Mas o que "Funky Drummer" tem de tão especial?
"Ela tem um "break" no meio, a quebrada, em que abre-se espaço para a bateria. Essa quebrada foi sampleada milhões de vezes. É a principal batida dos anos 90", explica Hum.
"Além disso, há o timbre e o desenho da música, sua estrutura. Antes dessa canção, não investia-se em batidas quebradas, as músicas eram mantidas numa melodia linear. Com "Funky Drummer", o ritmo tornou-se o mais importante."
É o que todo mundo conhece por groove.
"A bateria é incrível", diz Marky. "Ninguém fazia aquele break. Nunca vi um baterista tocar daquele jeito, nem computador consegue fazer. É o maior clássico dele, pena que muitas pessoas não saibam."

Semi-instrumental
"Funky Drummer" é semi-instrumental -semi porque não há letra, mas intervenções vocais de James Brown.
No meio da música, Brown ordena que todos os instrumentos parem, fica apenas a bateria tocada por Clyde Stubblefield. Não é um solo de bateria -Brown instrui o baterista a seguir a linha das batidas.
Hoje, soa simples. Na virada dos 60 para os 70, era como a descoberta da roda.
"Ele era um cantor de blues que teve a idéia de colocar beat por trás", afirma Ed Motta. "As melodias são todas de blues, com aqueles gritos que depois influenciaram até os vocalistas de heavy metal. Ninguém dava gritos daquela maneira."
A importância de James Brown para o pop é enorme por causa de "Funky Drummer", mas não fica apenas nisso.
"Ele criou a história de tocar no primeiro tempo.
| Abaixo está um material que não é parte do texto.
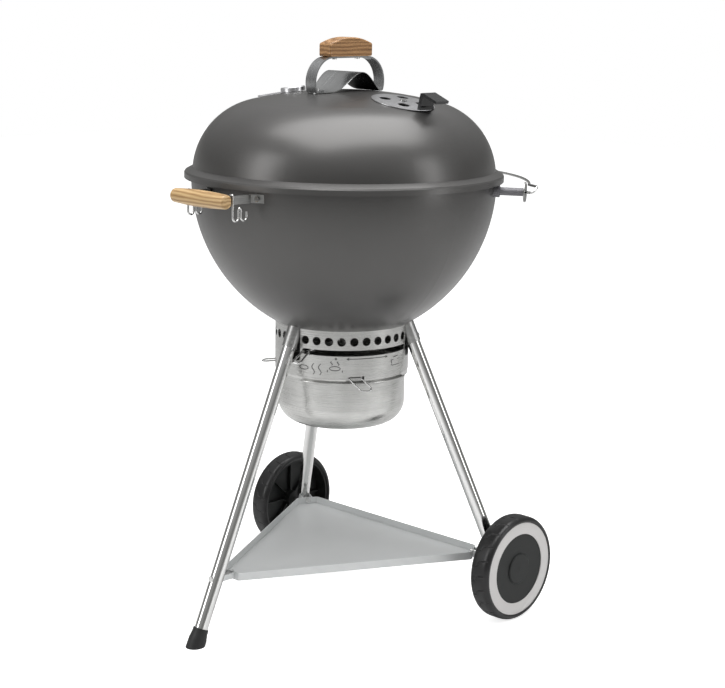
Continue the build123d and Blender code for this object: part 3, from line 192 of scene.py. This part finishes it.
def roughen(tree, surface, height, distance, strength=0.5):
    """Turns a height pattern into relief; distance is its real depth in metres."""
    relief = add(tree, "ShaderNodeBump", [("Height", height), ("Distance", distance), ("Strength", strength)])
    tree.links.new(relief.outputs["Normal"], surface.inputs["Normal"])


def vary(tree, surface, socket, pattern, low, high):
    """Lets a pattern move a surface setting between low and high."""
    spread = add(tree, "ShaderNodeMapRange", [("Value", pattern), ("To Min", low), ("To Max", high)])
    tree.links.new(spread.outputs["Result"], surface.inputs[socket])


ORANGE_PEEL = 2.5 * MM
enamel, tree, surface = start_material(
    "porcelain_enamel", Metallic=0.6, Roughness=0.36, Coat_Weight=0.35, Coat_Roughness=0.26)
ripple = noise(tree, 1 / ORANGE_PEEL, 2.0)
cloud = noise(tree, 9.0, 3.0)
blend_tones(tree, surface, cloud, "4e4d4c", "545352")
vary(tree, surface, "Roughness", cloud, 0.34, 0.40)
roughen(tree, surface, ripple, 0.05 * MM, 0.35)
coat(["bowl", "lid"], enamel)

# The spacer tubes of the lid rest are painted to match the bowl, in a flatter grey.
paint, tree, surface = start_material(
    "grey_paint_on_tube", Metallic=0.2, Roughness=0.5, Base_Color=tone("77767a"))
grain = noise(tree, 1 / (1.5 * MM), 2.0)
roughen(tree, surface, grain, 0.04 * MM, 0.4)
vary(tree, surface, "Roughness", grain, 0.44, 0.56)
coat(["lid_rest_tube_right", "lid_rest_tube_left"], paint)


# ---------------------------------------- sheet steel: ash catcher, straps and flanges
# The ash ring and pot are rolled and deep drawn from aluminised steel.
# They are bright and soft-edged, and brushed round the axis.
# The straps and flanges are stainless strip, tumbled to a satin grey.
def brushed(name, colour, dark, roughness, along, depth=0.02 * MM):
    """Metal with fine lines: along is the stretch per axis, small where the lines run."""
    made, tree, surface = start_material(name, Metallic=1.0, Roughness=roughness)
    lines = noise(tree, 1.0, 4.0, along)
    cloud = noise(tree, 16.0, 2.0)
    both = add(tree, "ShaderNodeMath", [(0, lines), (1, cloud)], operation="MULTIPLY")
    spread = add(tree, "ShaderNodeMapRange", [
        ("Value", both.outputs["Value"]), ("From Min", 0.12), ("From Max", 0.38)])
    blend_tones(tree, surface, spread.outputs["Result"], dark, colour)
    vary(tree, surface, "Roughness", lines, roughness - 0.06, roughness + 0.08)
    roughen(tree, surface, lines, depth, 0.4)
    return made


ROUND_THE_AXIS = (14, 14, 1400)
aluminised = brushed("aluminised_sheet", "d0d0ce", "b2b2b0", 0.27, ROUND_THE_AXIS)
coat(["ash_ring", "ash_pot", "damper_blades", "damper_shaft"], aluminised)
satin_strip = brushed("stainless_strip_satin", "a8a8a6", "8b8b8a", 0.34, (500, 30, 500))
coat(["side_handle_strap", "lid_rest_flange_right", "lid_rest_flange_left"], satin_strip)
lid_strip = brushed("stainless_strip_polished", "b9babb", "9c9d9e", 0.26, (700, 30, 60))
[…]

Ninguém fazia aquilo, colocar o baixo na frente, a bateria em primeiro plano. Hoje isso é normal", aponta Hum. "Muitas vezes, a guitarra do Brown está em loop, com o mesmo acorde em repetição. Era um sample antes do sample existir."
Para Motta, Brown teve um retorno nos 80. ""Sledgehammer", do Peter Gabriel, por exemplo, utiliza os fundamentos do James Brown. E até mesmo a atitude "sex symbol" dele."